Schiff, who delivered closing arguments for the prosecution, was holding Republican senators rapt as he called for removing Trump from office for abusing his power and obstructing Congress. Doing anything else, he argued, would be to let the president bully Senate Republicans into ignoring his pressure on Ukraine for political help.

"CBS News reported last night that a Trump confidant said that key senators were warned, 'Vote against the president and your head will be on a pike.' I don't know if that's true," Schiff said.

After that remark, the generally respectful mood in the Senate immediately changed.

"Whatever gains he may have made, he lost all of it -- plus some -- tonight," Sen. John Barrasso (R-Wyo.) declared after Schiff's remarks. Sen. James Lankford (R-Okla.) described himself as "visibly upset" by the comment he described as "demeaning."

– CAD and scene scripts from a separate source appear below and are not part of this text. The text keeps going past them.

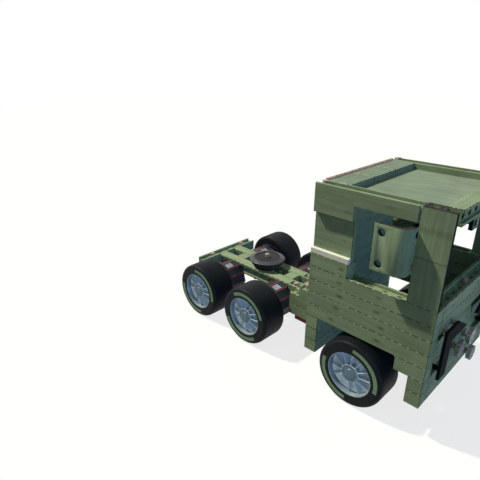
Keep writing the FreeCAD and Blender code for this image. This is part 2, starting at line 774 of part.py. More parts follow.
def rim_shape():
    """Deep rim: a flared dish with radial ribs round a flat hub disc, and the bearing bore behind it."""
    barrel = prism(tyre_bore, rim_edge + rim_edge, Y_AXIS * rim_edge, -Y_AXIS, rim_sides)
    flare = dish_floor + dish_flare
    front = turned([(hub_disc_radius, dish_floor), (rim_inner, flare), (rim_inner, rim_edge + overrun)],
                   ORIGIN, -Y_AXIS, rim_sides)
    rear_depth = rim_edge + overrun + dish_floor - dish_wall
    rear = prism(rim_inner, rear_depth, Y_AXIS * (rim_edge + overrun), -Y_AXIS, cavity_sides)
    hub_foot = Y_AXIS * -(dish_floor - overrun)
    hub = prism(hub_disc_radius, hub_face - dish_floor + overrun, hub_foot, -Y_AXIS, rim_sides)
    rib_root = hub_disc_radius - rim_wall
    rib_end = rim_inner + rim_wall * half
    outline = [(rib_root, dish_floor - rib_foot), (rib_root, hub_face - rim_inset),
               (rib_end, rim_edge - dish_wall), (rib_end, flare - rib_foot)]
    ribs = []
    for index in range(rib_count):
        rib = polygon_face([Vector(radius, -along, -rib_thickness * half) for radius, along in outline])
        rib = rib.extrude(Z_AXIS * rib_thickness)
        rib.rotate(ORIGIN, Y_AXIS, math.degrees(full_turn * index / rib_count))
        ribs.append(rib)
    stub_room = stub_end_y - wheel_centre_y + bearing_clearance
    bore = Part.makeCylinder(stub_radius + bearing_clearance, tyre_width, Y_AXIS * -stub_room, Y_AXIS)
    return fuse([barrel.cut(front).cut(rear), hub] + ribs).cut(bore)


def place_wheel(shape, x, side):
    """Move a wheel piece to its axle end; side is -1 right and 1 left."""
    copy = shape if side < 0 else mirrored(shape)
    copy = copy.copy()
    copy.translate(Vector(x, side * wheel_centre_y, axle_z))
    return copy


def main():
    os.makedirs("parts", exist_ok=True)
    export_pair("cab_side", cab_side())
    export_pair("cab_top_rail", cab_top_rail())
    export_both("side_panels", side_panel())
    export_both("side_strips", side_strip())
    export_both("pillars", pillar())
    export_both("mudflaps", mudflap())
    export_both("underfloor_plates", underfloor_plate())
    export("cab_rear_wall", cab_rear_wall())
    export("roof_panel", roof_panel())
    export("roof_front_beam", roof_front_beam())
    export("cowl_beam", cowl_beam())
    export("front_fascia", front_fascia())
    export_both("front_corners", front_corner())
    export("front_apron", front_apron())
    export_both("front_guards", front_guard())
    export("lamp_gears", Part.makeCompound(lamp_gears()))
    export_both("mirrors", mirror_bracket())
    export_both("frame_rails", frame_rail())
    export("rail_ties", rail_ties())
    export("rear_crossbeam", rear_crossbeam())
    export_both("side_blocks", side_block())
    export("deck_beams", deck_beams())
    export("beam_pegs", beam_pegs())
    export("roof_pegs", roof_pegs())
    export("hub_motors_mid", motors_at(mid_axle_x))
    export("hub_motors_rear", motors_at(rear_axle_x))
    export("turntable_base", turntable_base())
    export("turntable", turntable())
    export("front_axle", front_axle())
    export_pair("knuckle", knuckle())
    tyre = tyre_shape()
    rim = rim_shape()
    for axle, x in (("front", front_axle_x), ("mid", mid_axle_x), ("rear", rear_axle_x)):
        for side_name, side in (("right", -1), ("left", 1)):
            export("tyre_" + axle + "_" + side_name, place_wheel(tyre, x, side))
            export("rim_" + axle + "_" + side_name, place_wheel(rim, x, side))


main()
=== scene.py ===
"""Looks for a three-axle tractor unit built of pierced wooden beams, plates, pegs and slick tyres."""

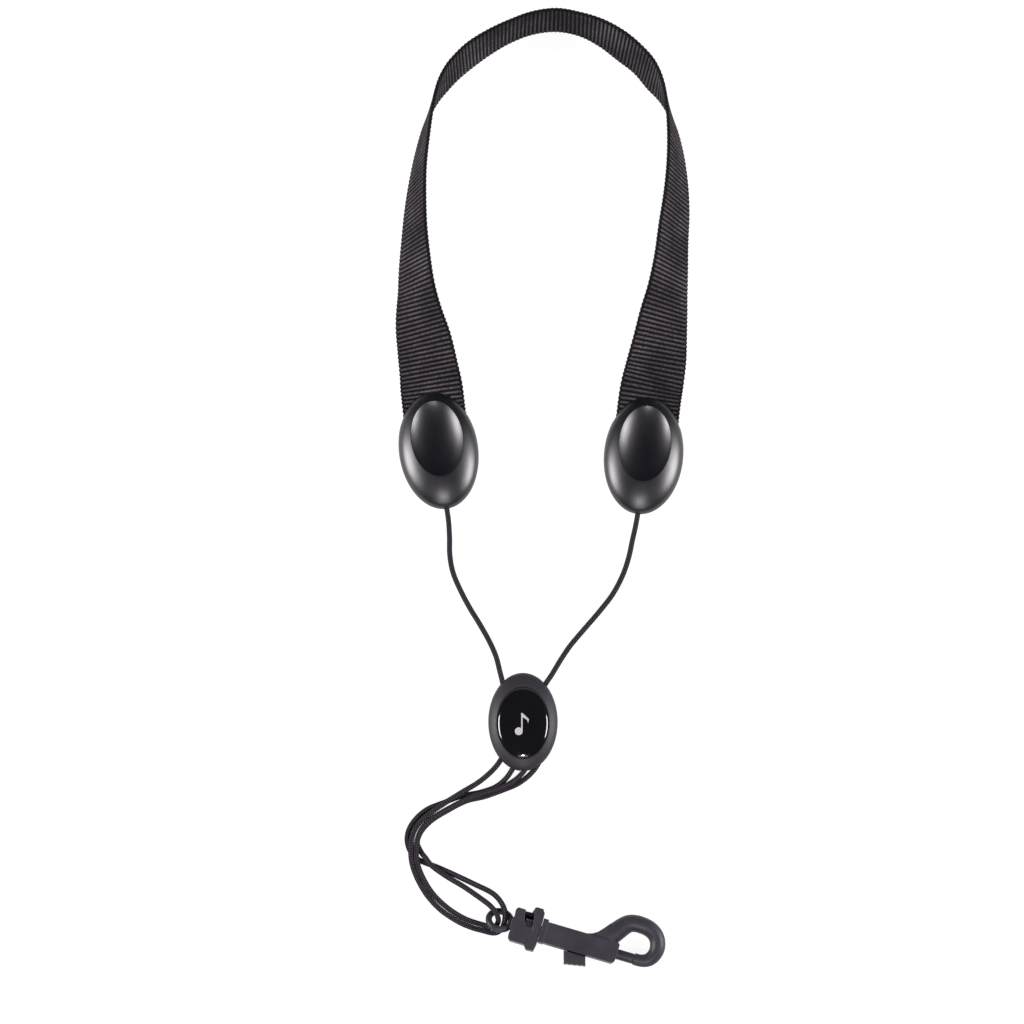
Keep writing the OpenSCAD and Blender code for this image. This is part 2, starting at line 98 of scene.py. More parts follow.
def run_of(points):
    """Distance along a line of points, from its first."""
    steps = np.linalg.norm(np.diff(points[:, :3], axis=0), axis=1)
    return np.concatenate([[0], np.cumsum(steps)])


def resample(points, pitch):
    """The same line with its points an even pitch apart."""
    run = run_of(points)
    count = max(2, int(round(run[-1] / pitch)) + 1)
    where = np.linspace(0, run[-1], count)
    return np.stack([np.interp(where, run, points[:, k]) for k in range(points.shape[1])], 1)


def directions(points):
    """The unit direction of a line at each of its points."""
    d = np.gradient(points[:, :3], axis=0)
    return d / np.linalg.norm(d, axis=1)[:, None]


def frames(points):
    """A side and an up for each point, carried along without twisting."""
    way = directions(points)
    side = np.cross(way[0], (0, 0, 1.0))
    if np.linalg.norm(side) < 0.1:
        side = np.cross(way[0], (0, 1.0, 0))
    side /= np.linalg.norm(side)
    sides = []
    for w in way:
        side = side - w * side.dot(w)
        side /= np.linalg.norm(side)
        sides.append(side)
    sides = np.array(sides)
    return sides, np.cross(sides, way)


def new_mesh(name, verts, faces, smooth=True):
    """A new object of the given points and faces, in the scene."""
    mesh = bpy.data.meshes.new(name)
    mesh.from_pydata([tuple(map(float, v)) for v in verts], [], faces)
    mesh.validate()
    if smooth:
        mesh.shade_smooth()
    obj = bpy.data.objects.new(name, mesh)
    bpy.context.collection.objects.link(obj)
    return obj


def grid_faces(rings, corners, start=0):
    """The four-cornered faces between rings of points, which begin at the point numbered start."""
    faces = []
    for i in range(rings - 1):
        for k in range(corners):
            a, b = start + i * corners + k, start + i * corners + (k + 1) % corners
            faces.append((a, b, b + corners, a + corners))
    return faces


def caps_of(rings, corners):
    """The faces that close the first and the last ring."""
    last = (rings - 1) * corners
    return [tuple(reversed(range(corners))), tuple(range(last, last + corners))]


def store(obj, name, values):
    """Keeps one number for each point of a mesh, for its material."""
    a = obj.data.attributes.new(name, "FLOAT", "POINT")
    a.data.foreach_set("value", np.asarray(values, np.float32))


# ---------------------------------------------------------------- braid

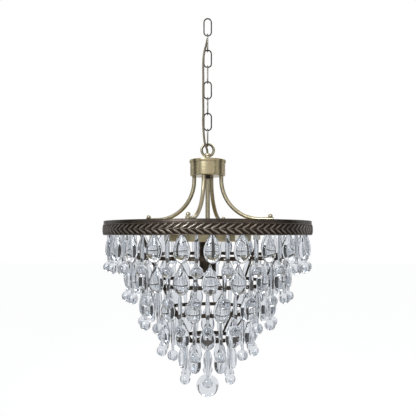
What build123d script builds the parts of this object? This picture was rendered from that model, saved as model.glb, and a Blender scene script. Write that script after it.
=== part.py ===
"""Tiered glass-drop pendant light: a chain, a brass cap with four bent arms, an embossed rim and four hoops below it.

Units are millimetres. +Z is up and the origin is where a hook bears inside the top chain link, so every level is
negative. A bearing is an angle in degrees about Z, counted from the front (-Y) towards the right (+X).
"""

from build123d import *
import math
import os

# ---- fits ------------------------------------------------------------------------------------------------------------
hang_gap = 0.3          # between a hanging piece and the round wire or hole that carries it
screw_gap = 0.1         # radial, between a threaded piece and its bore
seat_gap = 0.1          # between a round tube and the flat that it lies on

# ---- chain -----------------------------------------------------------------------------------------------------------
link_count = 8
link_wire = 3.0
link_inside_length = 35.1
link_width = 19.4

# ---- suspension loop -------------------------------------------------------------------------------------------------
loop_wire = 6.0
loop_diameter = 32.9
loop_hub_diameter = 15.0
loop_hub_height = 7.0
loop_hub_lift = 3.4     # underside of the hub above the lowest point of the ring
loop_neck_diameter = 11.0
loop_neck_height = 5.1
loop_spigot_diameter = 10.0
loop_spigot_length = 15.6

# ---- supply cord -----------------------------------------------------------------------------------------------------
cord_diameter = 4.8
cord_clearance = 0.3
cord_bend = 0.45        # share of the shorter run that a bend takes up
cord_route = [          # x, y and the height above the lid of the cap
    (0.0, 0.0, 7.4),
    (0.0, 0.0, 20.9),
    (-6.6, -7.0, 34.7),
    (-8.9, -6.6, 58.5),
    (-10.4, -5.6, 83.0),
    (-9.3, -5.2, 109.0),
    (-10.1, -5.5, 142.0),
    (-9.5, -5.1, 178.0),
    (-10.0, -5.3, 204.0),
    (-9.4, -5.5, 224.0),
    (-6.7, -5.1, 241.0),
    (-2.6, -2.6, 255.0),
    (-0.5, -0.1, 267.5),
]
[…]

So let me get this straight. CBS News reported that the White House warned its allies that the president would be vindictive toward any Senate Republicans who broke party ranks. Schiff mentioned the reporting. Republicans not only said the reporting was inaccurate, but said that Schiff had done lasting harm to his efforts, his reputation, and his case by daring to reference what CBS News had said.

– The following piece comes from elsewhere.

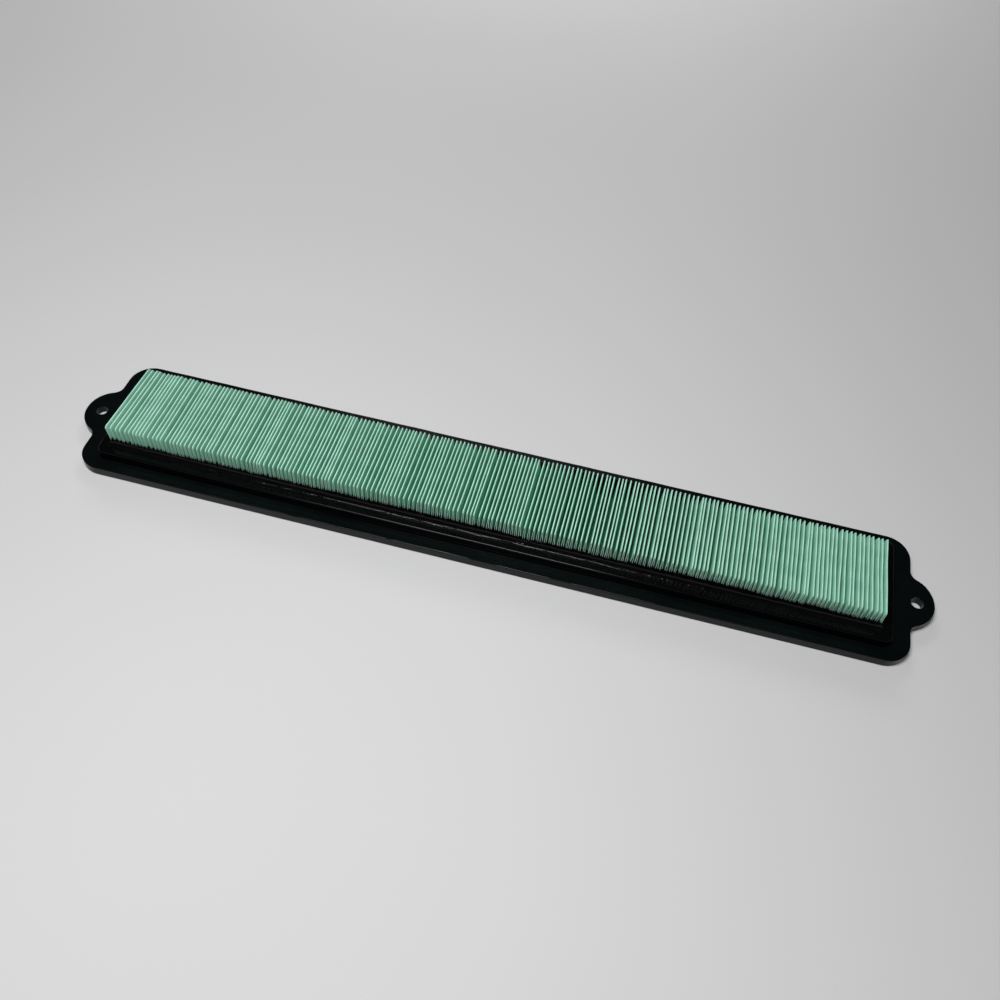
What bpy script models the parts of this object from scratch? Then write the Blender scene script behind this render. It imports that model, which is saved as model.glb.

Perhaps we're supposed to believe that GOP senators were seriously weighing the House impeachment manager's arguments and evidence, but Schiff lost them with a stray, easy-to-believe sentence, which hurt Republicans' feelings.


Look, we're talking about a group of adults who are weighing what to do with a president who was caught orchestrating an illegal extortion scheme. As part of the endeavor, Republicans didn't exactly spend last week playing by polite rules: when they weren't ignoring presentations, they spent days whining about the proceedings and attacking the impeachment managers. Senate Homeland Security Committee Chairman Ron Johnson (R-Wis.) went so far as to tell a reporter that Schiff is "a known liar -- a public liar."

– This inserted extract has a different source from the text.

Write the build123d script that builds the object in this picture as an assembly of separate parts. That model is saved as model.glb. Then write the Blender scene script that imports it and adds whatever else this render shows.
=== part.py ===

At that point, Democrats could've said they were "livid," "offended," and "incensed," but instead they shrugged off the baseless GOP insults and continued to do real work.

And in response, GOP senators reached for the fainting couch, shocked by the Democrats' capacity for being big meanies.

I realize there are some who took the Republicans' faux outrage seriously. I'm less sure why. Schiff cited a news report from a major independent outlet, drawing attention to behind-the-scenes partisan pressure -- which has been a staple of Trump's presidency for three years.

Not to put too fine a point on this, but given the circumstances, the most likely explanation for Republicans pretending to be insulted is that they intend to look the other way in response to their president's illegal scheme, and they want to blame their indifference on Democrats for being uncivil.

It was against this backdrop that Trump published a related tweet yesterday, insisting that Schiff has "not paid the price, yet, for what he has done" to the United States. It sounded like a not-so-subtle threat about a Democratic congressman who'd referenced the president's vindictive streak during his Friday presentation.

I'm still looking for GOP senators who were "visibly upset" about Trump targeting a lawmaker who hurt Republicans' feelings by suggesting Trump might target lawmakers. So far, Republicans seem unfazed. Imagine that.